Tuesday, May 24, 2016

FPFG and A Fresh Start

I was out of state last spring at a church adoption conference when I knew it was time. For many reasons, these out-of-the-way speaking gigs are among my favorite kind. With any luck, they serve up a classic church potluck lunch, complete with every salad imaginable, deviled eggs, and eighteen desserts. And often, most of the crowd has no clue who I am. It's oddly freeing and I dig it. On this particular occasion, a woman approached me afterward and said, "You're so different from what I expected. I saw your name on the flyer, Flower Patch Farmgirl, and, I don't know, I guess I thought you'd be talking to us about canning or something."

I wasn't sure how to respond, because on one hand, canning is no joking matter and we would all be so lucky to be thought a canner. On the other hand, if I had to list my top five strengths, canning wouldn't exactly rank. And on both hands and feet combined, it began to feel important that my name represent who I am and what I do.

So I did what I usually do when it's time to make a change.

I talked about it incessantly. I wondered, worried, and twiddled my extra-long thumbs. 

The year that followed was a tangle of similar conversations, to the point that a legit identity crisis was brewing.

Exhibit A:

* April, 2016. Writing conference.
A writer I admire approaches my group. I begin to introduce myself (as Shannan Martin). She cuts me off, saying, "Oh, I know you! You're Flower Patch Farmgirl!" Conversation over.

Later that night, I mulled over the burning question of my existence for the umpteenth time with Cory. "I'm writing a book about living in the city! Not only that, I'm almost forty! The 'girl' part doesn't even work anymore!"

Exhibit B (aka The Final Straw):

* Two weeks later. City engagement conference.
One of the event coordinators is debriefing with me following the event and says, "So-and-so gave me the side-eye when I told her she was speaking with Flower Patch Farmgirl. All I could do is tell her, 'You've just got to trust me'." (So-and-so did trust her and we totally clicked and my fixation of so-and-so has now reached a potentially uncomfortable level for her.)

What I'm trying to say is, my name is getting increasingly difficult to explain. Even more, a name, by virtue, should not require explanation.

There's a disconnect between an author publishing a book about city life, urban poverty, jail, public school, neighborhood community, and diversity, but who bears the name Flower Patch Farmgirl.

I'm making a switch very soon to Shannan Martin Writes, because 1) I'm Shannan Martin. 2) I am a writer. 3) shannanmartin.com was already taken. ;)

The next time we hang out here, things will look a bit different. You won't have to do anything at all. Just keep showing up for me and I'll keep doing the same for you. The top of my blog will be fresh, fly, and so, so pretty. (I cannot wait to show you!)

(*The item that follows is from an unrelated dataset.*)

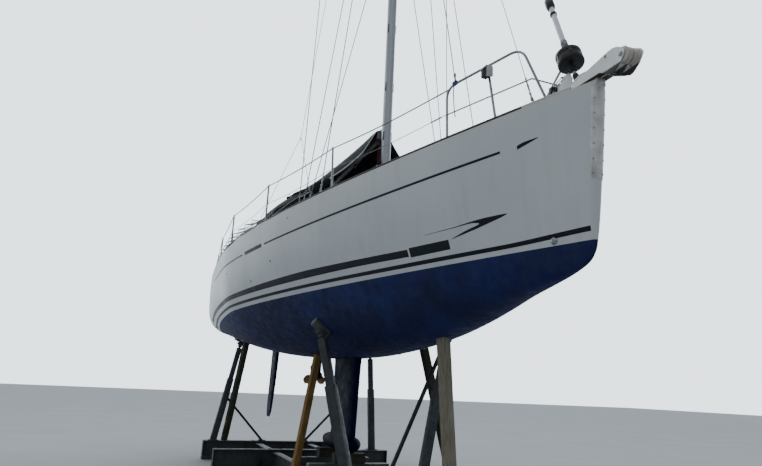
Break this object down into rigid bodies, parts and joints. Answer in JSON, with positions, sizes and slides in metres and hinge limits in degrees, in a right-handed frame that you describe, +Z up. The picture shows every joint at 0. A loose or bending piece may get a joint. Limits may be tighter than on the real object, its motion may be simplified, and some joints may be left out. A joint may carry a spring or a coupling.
{
  "type": "sailing yacht laid up in a cradle",
  "caption": "Cruising sailing yacht laid up ashore in a steel cradle: fin keel, spade rudder, mast with stays, furling gear, boom under a winter tent, guard rails, hatches.",
  "frame": {"origin": "on the ground, under the middle of the whole length and on the yacht's centreline", "axes": "+X to the bow, +Y to port, +Z up along the mast"},
  "size_m": [12.37, 3.7814, 18],
  "materials": {
    "gelcoat": "white gelcoat, weathered",
    "antifouling": "deep blue antifouling paint, matt",
    "deck_gelcoat": "off-white deck moulding",
    "alloy": "anodised alloy",
    "stainless": "stainless steel",
    "black_plastic": "black moulded plastic",
    "furler": "white foil sections and a black drum",
    "tinted_acrylic": "dark tinted acrylic",
    "tent_cloth": "dark green and black cover cloth",
    "bronze": "bronze",
    "galvanised": "weathered grey steel",
    "pale_timber": "pale weathered timber",
    "yellow_timber": "yellow-brown timber",
    "mossy_timber": "dark mossy timber"
  },
  "bodies": {
    "yacht": {"backstay": "stainless", "bow_roller_cheeks": "galvanised", "cap_shroud_port": "stainless", "cap_shroud_starboard": "stainless", "companionway_boards": "tinted_acrylic", "cradle_base": "galvanised", "cradle_post_aft_port": "galvanised", "cradle_post_aft_starboard": "galvanised", "cradle_post_forward_port": "galvanised", "cradle_post_forward_starboard": "galvanised", "cradle_post_middle_port": "galvanised", "deck_moulding": "deck_gelcoat", "forestay_head": "stainless", "forestay_screw": "stainless", "guard_rail_port": "stainless", "guard_rail_starboard": "stainless", "hull": "gelcoat", "intermediate_shroud_port": "stainless", "intermediate_shroud_starboard": "stainless", "keel": "antifouling", "keel_block_aft": "pale_timber", "keel_block_forward": "pale_timber", "lower_shroud_port": "stainless", "lower_shroud_starboard": "stainless", "lower_spreader_port": "alloy", "lower_spreader_starboard": "alloy", "mast": "alloy", "pedestal": "gelcoat", "prop_aft_starboard": "mossy_timber", "prop_beside_keel": "yellow_timber", "prop_forefoot": "pale_timber", "prop_forward_port": "mossy_timber", "pulpit": "stainless", "pushpit_port": "stainless", "pushpit_starboard": "stainless", "sail_drive_leg": "antifouling", "stem_fitting": "stainless", "toe_rail_port": "alloy", "toe_rail_starboard": "alloy", "upper_spreader_port": "alloy", "upper_spreader_starboard": "alloy", "window_port": "tinted_acrylic", "window_starboard": "tinted_acrylic", "winter_tent": "tent_cloth"},
    "rudder": {"rudder": "antifouling"},
    "steering_wheel": {"steering_wheel": "stainless"},
    "propeller": {"propeller": "bronze"},
    "headsail_furler": {"headsail_furler": "furler"},
    "boom": {"boom": "alloy"},
    "fore_hatch": {"fore_hatch_lid": "tinted_acrylic"},
    "saloon_hatch": {"saloon_hatch_lid": "tinted_acrylic"},
    "anchor_locker": {"anchor_locker_lid": "deck_gelcoat"},
    "companionway_hatch": {"companionway_slide": "tinted_acrylic"},
    "locker_port": {"cockpit_locker_lid_port": "deck_gelcoat"},
    "locker_starboard": {"cockpit_locker_lid_starboard": "deck_gelcoat"},
    "winch_port": {"winch_port": "stainless"},
    "winch_starboard": {"winch_starboard": "stainless"},
    "roller_port": {"anchor_roller_port": "black_plastic"},
    "roller_starboard": {"anchor_roller_starboard": "black_plastic"}
  },
  "joints": [
    {"name": "wheel_turn", "type": "hinge", "parent": "yacht", "child": "steering_wheel", "pos_m": [-4.685, 0, 3.93], "axis": [1, 0, 0], "range_deg": [-315, 315]},
    {"name": "rudder_turn", "type": "hinge", "parent": "yacht", "child": "rudder", "pos_m": [-5.235, 0, 2], "axis": [0, 0, 1], "range_deg": [-35, 35]},
    {"name": "propeller_spin", "type": "hinge", "parent": "yacht", "child": "propeller", "pos_m": [-1.735, 0, 1.65], "axis": [1, 0, 0], "continuous": true},
    {"name": "furler_turn", "type": "hinge", "parent": "yacht", "child": "headsail_furler", "pos_m": [5.575, 0, 3.89], "axis": [-0.3353, 0, 0.9421], "continuous": true},
    {"name": "boom_swing", "type": "hinge", "parent": "yacht", "child": "boom", "pos_m": [1.145, 0, 5.22], "axis": [0, 0, 1], "range_deg": [-5, 5], "deforming": ["winter_tent"]},
    {"name": "fore_hatch_open", "type": "hinge", "parent": "yacht", "child": "fore_hatch", "pos_m": [4.049, 0, 3.8003], "axis": [0, 1, 0], "range_deg": [0, 85]},
    {"name": "saloon_hatch_open", "type": "hinge", "parent": "yacht", "child": "saloon_hatch", "pos_m": [0.009, 0, 4.0903], "axis": [0, 1, 0], "range_deg": [0, 85]},
    {"name": "anchor_locker_open", "type": "hinge", "parent": "yacht", "child": "anchor_locker", "pos_m": [4.341, 0, 3.8253], "axis": [0, -1, 0], "range_deg": [0, 85]},
    {"name": "companionway_slide", "type": "slide", "parent": "yacht", "child": "companionway_hatch", "axis": [1, 0, 0], "range_m": [0, 0.6]},
    {"name": "locker_port_open", "type": "hinge", "parent": "yacht", "child": "locker_port", "pos_m": [-3.685, 0.88, 3.4003], "axis": [-1, 0, 0], "range_deg": [0, 85]},
    {"name": "locker_starboard_open", "type": "hinge", "parent": "yacht", "child": "locker_starboard", "pos_m": [-3.685, -0.88, 3.4003], "axis": [1, 0, 0], "range_deg": [0, 85]},
    {"name": "winch_port_turn", "type": "hinge", "parent": "yacht", "child": "winch_port", "pos_m": [-3.385, 1.065, 3.95], "axis": [0, 0, 1], "continuous": true},
    {"name": "winch_starboard_turn", "type": "hinge", "parent": "yacht", "child": "winch_starboard", "pos_m": [-3.385, -1.065, 3.95], "axis": [0, 0, 1], "continuous": true},
    {"name": "roller_port_turn", "type": "hinge", "parent": "yacht", "child": "roller_port", "pos_m": [6.105, 0.033, 3.89], "axis": [0, 1, 0], "continuous": true},
    {"name": "roller_starboard_turn", "type": "hinge", "parent": "yacht", "child": "roller_starboard", "pos_m": [6.105, -0.033, 3.89], "axis": [0, 1, 0], "continuous": true}
  ],
  "couplings": [
    {"joint": "rudder_turn", "follows": "wheel_turn", "ratio": 0.1111}
  ]
}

But everything about who I am and what I'm about will stay the same, which is to say I'll never stop growing, changing, stretching, and circling back to where I started.

A part of me will always be a farmgirl at heart.
I will continue to bloom in the city.
Flowers will always be my friends.
I don't plan to ever stop tracking down the delight of God's goodness in my gritty corner of the world.
I'll keep writing it all down.

We met here, some of us nearly eight years ago, others more recently, and formed a community that is beautiful beyond anything I could have imagined. I can't quit you.

Change has a tendency to make us sweaty in the pits, but it's important. Necessary, even.

Thank you for never being afraid to grow with me.

Forever yours,
Shannan

(Please don't stop calling me FPFG. It's part of me and I'd miss it too much.)
ps - Plates have all shipped! Glory.